• **Data provided**:
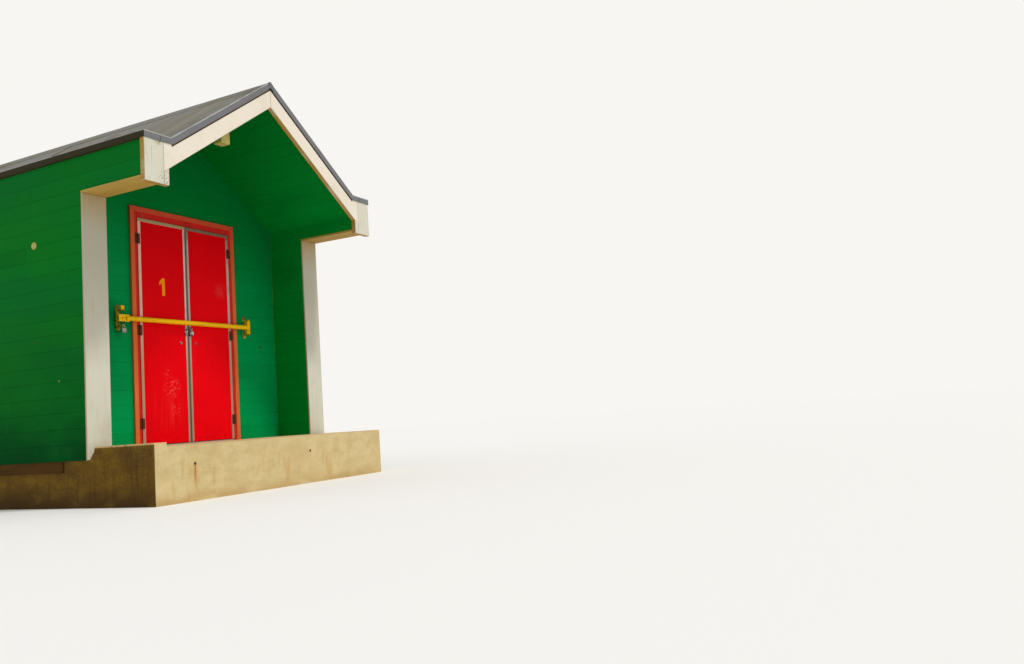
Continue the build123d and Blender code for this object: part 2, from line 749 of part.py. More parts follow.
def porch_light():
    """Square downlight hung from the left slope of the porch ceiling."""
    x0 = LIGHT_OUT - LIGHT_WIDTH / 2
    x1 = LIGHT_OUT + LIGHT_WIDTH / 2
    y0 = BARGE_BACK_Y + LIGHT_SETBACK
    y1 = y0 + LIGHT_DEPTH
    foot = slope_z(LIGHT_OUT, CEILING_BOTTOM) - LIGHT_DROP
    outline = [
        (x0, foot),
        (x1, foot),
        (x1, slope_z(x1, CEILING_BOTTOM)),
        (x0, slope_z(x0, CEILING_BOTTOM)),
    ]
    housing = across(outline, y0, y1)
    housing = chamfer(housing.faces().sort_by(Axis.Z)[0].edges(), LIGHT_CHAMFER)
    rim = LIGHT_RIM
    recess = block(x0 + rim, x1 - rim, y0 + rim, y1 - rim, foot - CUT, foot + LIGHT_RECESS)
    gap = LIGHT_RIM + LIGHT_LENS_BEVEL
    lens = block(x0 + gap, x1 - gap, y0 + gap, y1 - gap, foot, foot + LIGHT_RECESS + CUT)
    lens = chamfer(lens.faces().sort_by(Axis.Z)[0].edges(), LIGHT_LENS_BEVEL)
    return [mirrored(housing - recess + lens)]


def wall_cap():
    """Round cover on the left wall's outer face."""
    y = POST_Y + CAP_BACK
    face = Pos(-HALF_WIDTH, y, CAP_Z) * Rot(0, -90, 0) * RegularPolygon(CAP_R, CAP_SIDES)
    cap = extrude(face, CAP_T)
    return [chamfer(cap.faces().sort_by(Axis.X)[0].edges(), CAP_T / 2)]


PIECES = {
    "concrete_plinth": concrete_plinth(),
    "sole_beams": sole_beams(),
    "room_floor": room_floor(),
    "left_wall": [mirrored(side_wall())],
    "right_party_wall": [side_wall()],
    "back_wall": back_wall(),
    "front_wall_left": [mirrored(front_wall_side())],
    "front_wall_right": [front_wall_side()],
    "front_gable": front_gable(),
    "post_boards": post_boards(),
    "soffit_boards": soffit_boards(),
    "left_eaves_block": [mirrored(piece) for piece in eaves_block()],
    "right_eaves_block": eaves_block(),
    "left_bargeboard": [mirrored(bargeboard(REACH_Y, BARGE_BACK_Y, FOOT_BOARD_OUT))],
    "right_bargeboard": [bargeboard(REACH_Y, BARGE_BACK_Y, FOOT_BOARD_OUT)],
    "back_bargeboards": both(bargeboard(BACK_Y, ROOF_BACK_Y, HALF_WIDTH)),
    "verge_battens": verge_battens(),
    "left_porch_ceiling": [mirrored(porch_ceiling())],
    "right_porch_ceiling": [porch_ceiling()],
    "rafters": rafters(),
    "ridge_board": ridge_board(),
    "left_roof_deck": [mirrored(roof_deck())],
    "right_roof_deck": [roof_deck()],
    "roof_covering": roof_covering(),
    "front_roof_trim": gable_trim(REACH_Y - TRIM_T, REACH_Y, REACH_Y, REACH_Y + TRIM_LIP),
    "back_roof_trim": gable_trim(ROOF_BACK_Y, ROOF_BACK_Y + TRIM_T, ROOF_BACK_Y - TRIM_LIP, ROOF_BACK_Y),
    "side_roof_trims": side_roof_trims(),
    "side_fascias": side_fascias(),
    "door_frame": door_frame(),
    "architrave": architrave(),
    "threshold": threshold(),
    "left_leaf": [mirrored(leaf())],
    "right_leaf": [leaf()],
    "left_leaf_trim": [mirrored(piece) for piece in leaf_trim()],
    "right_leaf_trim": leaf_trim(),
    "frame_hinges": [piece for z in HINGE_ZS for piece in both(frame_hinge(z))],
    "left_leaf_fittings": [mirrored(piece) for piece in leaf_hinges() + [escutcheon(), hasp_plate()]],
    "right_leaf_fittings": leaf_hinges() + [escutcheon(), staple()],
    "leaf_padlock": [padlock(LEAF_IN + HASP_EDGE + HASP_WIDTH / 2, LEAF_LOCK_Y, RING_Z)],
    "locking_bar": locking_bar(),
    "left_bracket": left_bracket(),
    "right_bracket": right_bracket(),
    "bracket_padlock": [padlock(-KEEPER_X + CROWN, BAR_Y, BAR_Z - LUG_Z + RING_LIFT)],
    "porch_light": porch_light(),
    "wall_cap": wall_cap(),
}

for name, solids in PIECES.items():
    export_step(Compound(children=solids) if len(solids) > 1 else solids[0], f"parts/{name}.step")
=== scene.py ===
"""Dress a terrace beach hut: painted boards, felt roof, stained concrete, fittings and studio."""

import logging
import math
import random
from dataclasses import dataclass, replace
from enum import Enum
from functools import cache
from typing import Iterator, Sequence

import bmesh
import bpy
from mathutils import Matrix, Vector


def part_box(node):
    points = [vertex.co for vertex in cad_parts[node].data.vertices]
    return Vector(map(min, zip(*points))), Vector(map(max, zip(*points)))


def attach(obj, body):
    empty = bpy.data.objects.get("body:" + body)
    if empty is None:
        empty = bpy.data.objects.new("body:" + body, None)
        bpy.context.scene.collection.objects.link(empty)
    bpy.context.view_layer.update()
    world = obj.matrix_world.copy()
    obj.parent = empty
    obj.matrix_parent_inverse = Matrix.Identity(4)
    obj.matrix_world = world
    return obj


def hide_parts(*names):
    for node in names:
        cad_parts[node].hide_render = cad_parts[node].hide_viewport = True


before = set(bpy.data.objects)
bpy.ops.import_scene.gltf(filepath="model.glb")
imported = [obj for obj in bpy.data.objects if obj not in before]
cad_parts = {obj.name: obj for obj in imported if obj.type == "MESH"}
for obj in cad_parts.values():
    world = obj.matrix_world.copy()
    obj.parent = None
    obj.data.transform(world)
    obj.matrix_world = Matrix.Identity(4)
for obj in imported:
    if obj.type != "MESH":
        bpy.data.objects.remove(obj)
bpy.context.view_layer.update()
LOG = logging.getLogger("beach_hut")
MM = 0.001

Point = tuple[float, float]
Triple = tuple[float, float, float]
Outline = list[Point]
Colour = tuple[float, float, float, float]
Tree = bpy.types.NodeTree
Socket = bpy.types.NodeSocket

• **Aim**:
Retype only what lies between the line bearing "for name, solids" and the line bearing "bpy.data.objects.remove(obj)", keeping both of those lines.

• **Task response**:
for name, solids in PIECES.items():
    export_step(Compound(children=solids) if len(solids) > 1 else solids[0], f"parts/{name}.step")
=== scene.py ===
"""Dress a terrace beach hut: painted boards, felt roof, stained concrete, fittings and studio."""

import logging
import math
import random
from dataclasses import dataclass, replace
from enum import Enum
from functools import cache
from typing import Iterator, Sequence

import bmesh
import bpy
from mathutils import Matrix, Vector


def part_box(node):
    points = [vertex.co for vertex in cad_parts[node].data.vertices]
    return Vector(map(min, zip(*points))), Vector(map(max, zip(*points)))


def attach(obj, body):
    empty = bpy.data.objects.get("body:" + body)
    if empty is None:
        empty = bpy.data.objects.new("body:" + body, None)
        bpy.context.scene.collection.objects.link(empty)
    bpy.context.view_layer.update()
    world = obj.matrix_world.copy()
    obj.parent = empty
    obj.matrix_parent_inverse = Matrix.Identity(4)
    obj.matrix_world = world
    return obj


def hide_parts(*names):
    for node in names:
        cad_parts[node].hide_render = cad_parts[node].hide_viewport = True


before = set(bpy.data.objects)
bpy.ops.import_scene.gltf(filepath="model.glb")
imported = [obj for obj in bpy.data.objects if obj not in before]
cad_parts = {obj.name: obj for obj in imported if obj.type == "MESH"}
for obj in cad_parts.values():
    world = obj.matrix_world.copy()
    obj.parent = None
    obj.data.transform(world)
    obj.matrix_world = Matrix.Identity(4)
for obj in imported:
    if obj.type != "MESH":
        bpy.data.objects.remove(obj)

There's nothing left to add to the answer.